While I support these amendments. I would like clarification from the Minister as to the overall effect they will have on the legislation and whether policy areas will be more clearly defined as a result of the amendments, in that one body will be responsible for the heritage area, will set down and implement national policy and will place heritage aspects of the economy in a legislative framework.
I appeal to the Minister to reconsider the Government's decision and consult with his colleagues in Fine Gael on the situation — in fact, he should consult with all of us. I would be willing to sit down with the Minister at a meeting with Members of the Oireachtas from County Clare to discuss where we should go from here in the light of the Government decision.
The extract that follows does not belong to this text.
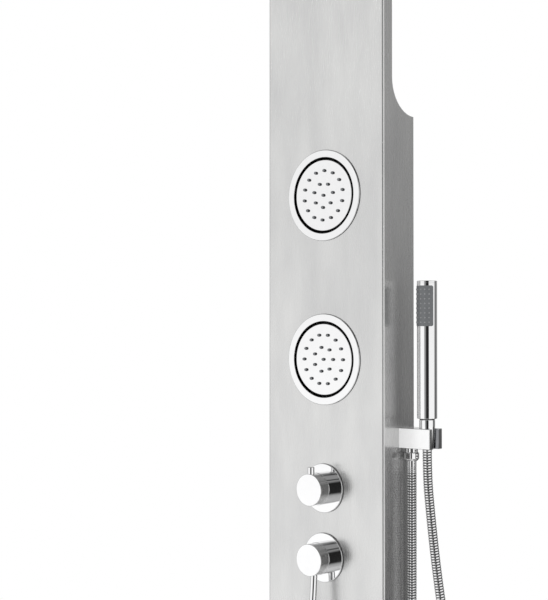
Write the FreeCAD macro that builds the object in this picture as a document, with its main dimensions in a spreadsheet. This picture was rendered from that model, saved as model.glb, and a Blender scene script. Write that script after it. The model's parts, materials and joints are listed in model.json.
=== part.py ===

I ask the Minister to use his influence with his colleague, Deputy Kemmy, the Chairman of the Labour Party, to refrain form the hysterical statement which he has made about Mullaghmore and the effects expenditure has had Members of the Oireachtas from County Clare can deal with our own business in so far as heritage matters are concerned. I wish he would deal with matters in his constituency as capably as we deal with ours. When he was Lord Mayor of Limerick city and a Member of the Oireachtas, he allowed the desecration of King John's Castle, one of the finest historic buildings in the country. As I said in the House before, this medieval castle now has the appearance of ticket office in a roll-on/roll-off car ferry. A glass and steel contraption was constructed during Deputy Kemmy's reign of authority in Limerick Corporation.